-- begin --
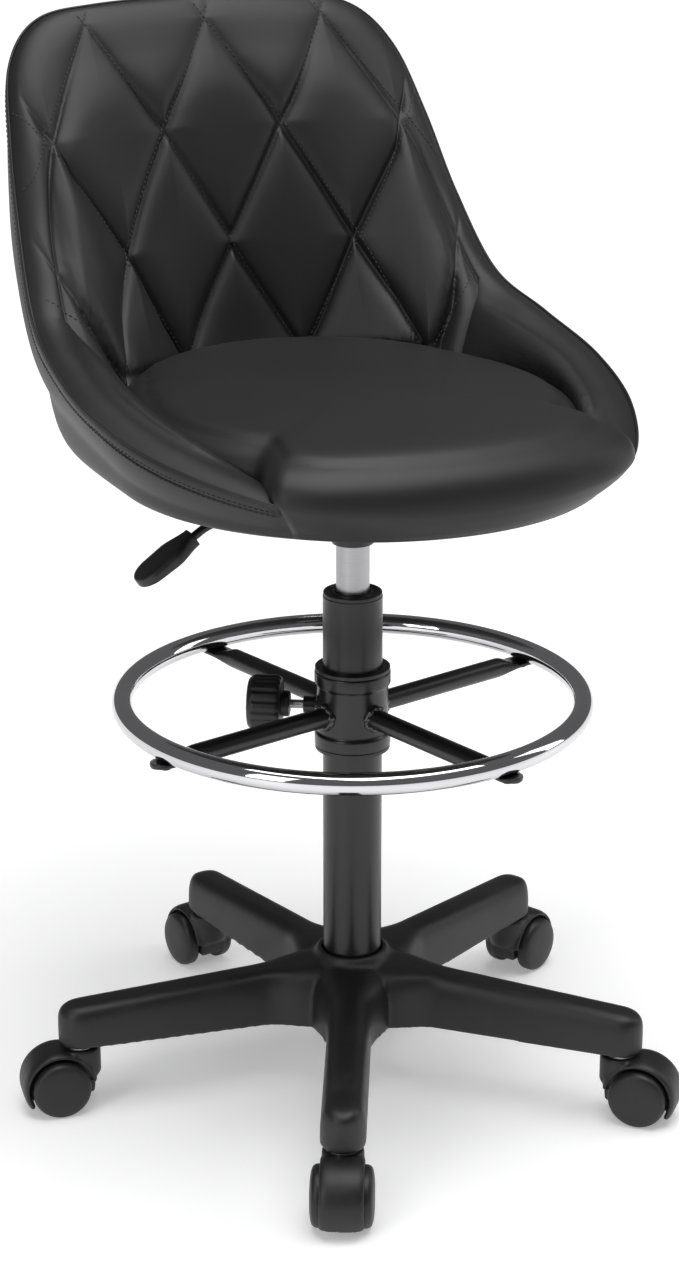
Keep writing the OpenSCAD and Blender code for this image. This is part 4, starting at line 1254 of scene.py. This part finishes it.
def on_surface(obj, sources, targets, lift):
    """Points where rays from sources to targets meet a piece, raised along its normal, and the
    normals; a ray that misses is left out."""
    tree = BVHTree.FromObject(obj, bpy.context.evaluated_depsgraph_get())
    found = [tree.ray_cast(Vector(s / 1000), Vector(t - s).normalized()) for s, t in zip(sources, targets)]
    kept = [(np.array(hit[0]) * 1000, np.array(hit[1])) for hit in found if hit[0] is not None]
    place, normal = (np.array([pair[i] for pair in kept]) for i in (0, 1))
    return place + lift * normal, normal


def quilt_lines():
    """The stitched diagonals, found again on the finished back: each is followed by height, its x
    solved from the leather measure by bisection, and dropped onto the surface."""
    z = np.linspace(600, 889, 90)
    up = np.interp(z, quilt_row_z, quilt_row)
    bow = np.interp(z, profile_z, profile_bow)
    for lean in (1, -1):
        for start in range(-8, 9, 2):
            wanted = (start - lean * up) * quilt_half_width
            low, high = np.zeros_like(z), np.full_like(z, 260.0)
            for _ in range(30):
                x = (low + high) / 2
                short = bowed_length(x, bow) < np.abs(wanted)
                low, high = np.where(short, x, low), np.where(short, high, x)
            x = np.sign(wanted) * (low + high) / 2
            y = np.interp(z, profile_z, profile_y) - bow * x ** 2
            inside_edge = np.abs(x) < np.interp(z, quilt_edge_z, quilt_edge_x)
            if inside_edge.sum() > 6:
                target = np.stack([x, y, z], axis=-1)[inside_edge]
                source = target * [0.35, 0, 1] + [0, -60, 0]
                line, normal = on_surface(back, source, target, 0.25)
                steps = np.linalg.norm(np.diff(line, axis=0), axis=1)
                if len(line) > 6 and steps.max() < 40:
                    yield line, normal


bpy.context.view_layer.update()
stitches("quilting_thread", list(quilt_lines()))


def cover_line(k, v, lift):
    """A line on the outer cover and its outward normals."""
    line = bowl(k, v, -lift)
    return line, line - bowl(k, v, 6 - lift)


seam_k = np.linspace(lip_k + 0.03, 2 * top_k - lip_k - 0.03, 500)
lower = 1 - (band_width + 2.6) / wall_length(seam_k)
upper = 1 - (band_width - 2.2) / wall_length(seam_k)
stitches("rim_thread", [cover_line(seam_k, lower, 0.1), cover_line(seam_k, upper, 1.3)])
-- end --
Your task is to reproduce the whole listing exactly.

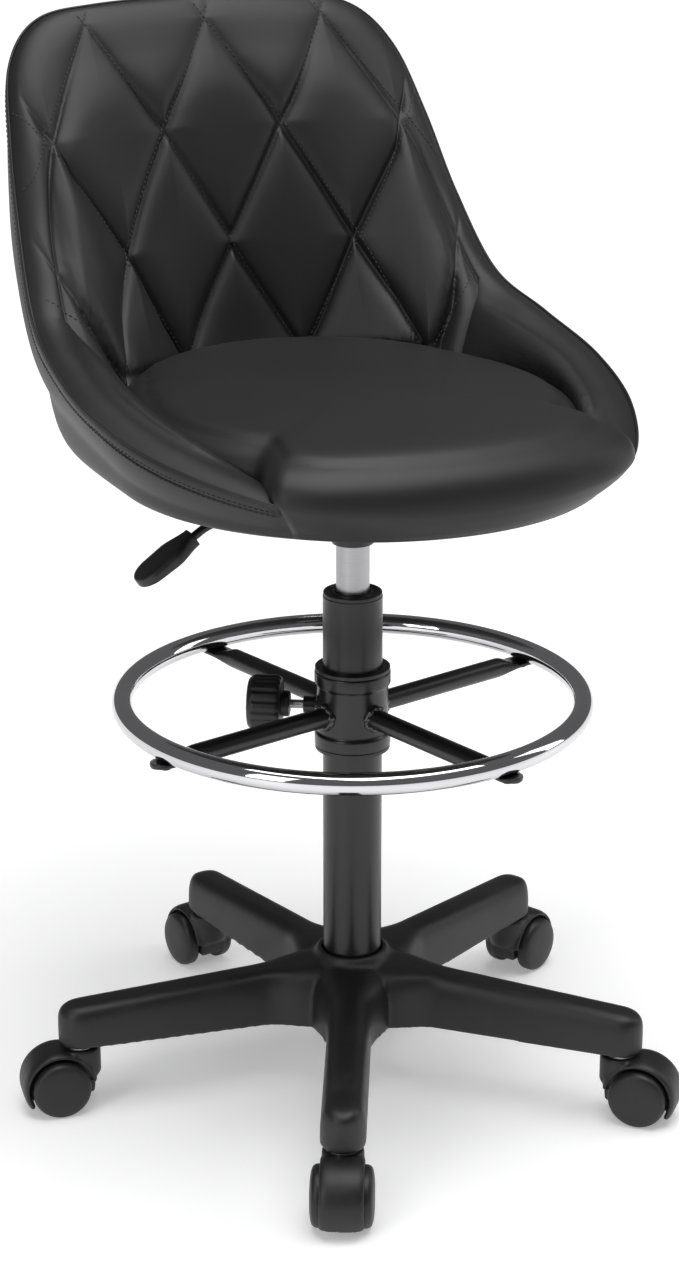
Keep writing the OpenSCAD and Blender code for this image. This is part 4, starting at line 1254 of scene.py. This part finishes it.
def on_surface(obj, sources, targets, lift):
    """Points where rays from sources to targets meet a piece, raised along its normal, and the
    normals; a ray that misses is left out."""
    tree = BVHTree.FromObject(obj, bpy.context.evaluated_depsgraph_get())
    found = [tree.ray_cast(Vector(s / 1000), Vector(t - s).normalized()) for s, t in zip(sources, targets)]
    kept = [(np.array(hit[0]) * 1000, np.array(hit[1])) for hit in found if hit[0] is not None]
    place, normal = (np.array([pair[i] for pair in kept]) for i in (0, 1))
    return place + lift * normal, normal


def quilt_lines():
    """The stitched diagonals, found again on the finished back: each is followed by height, its x
    solved from the leather measure by bisection, and dropped onto the surface."""
    z = np.linspace(600, 889, 90)
    up = np.interp(z, quilt_row_z, quilt_row)
    bow = np.interp(z, profile_z, profile_bow)
    for lean in (1, -1):
        for start in range(-8, 9, 2):
            wanted = (start - lean * up) * quilt_half_width
            low, high = np.zeros_like(z), np.full_like(z, 260.0)
            for _ in range(30):
                x = (low + high) / 2
                short = bowed_length(x, bow) < np.abs(wanted)
                low, high = np.where(short, x, low), np.where(short, high, x)
            x = np.sign(wanted) * (low + high) / 2
            y = np.interp(z, profile_z, profile_y) - bow * x ** 2
            inside_edge = np.abs(x) < np.interp(z, quilt_edge_z, quilt_edge_x)
            if inside_edge.sum() > 6:
                target = np.stack([x, y, z], axis=-1)[inside_edge]
                source = target * [0.35, 0, 1] + [0, -60, 0]
                line, normal = on_surface(back, source, target, 0.25)
                steps = np.linalg.norm(np.diff(line, axis=0), axis=1)
                if len(line) > 6 and steps.max() < 40:
                    yield line, normal


bpy.context.view_layer.update()
stitches("quilting_thread", list(quilt_lines()))


def cover_line(k, v, lift):
    """A line on the outer cover and its outward normals."""
    line = bowl(k, v, -lift)
    return line, line - bowl(k, v, 6 - lift)


seam_k = np.linspace(lip_k + 0.03, 2 * top_k - lip_k - 0.03, 500)
lower = 1 - (band_width + 2.6) / wall_length(seam_k)
upper = 1 - (band_width - 2.2) / wall_length(seam_k)
stitches("rim_thread", [cover_line(seam_k, lower, 0.1), cover_line(seam_k, upper, 1.3)])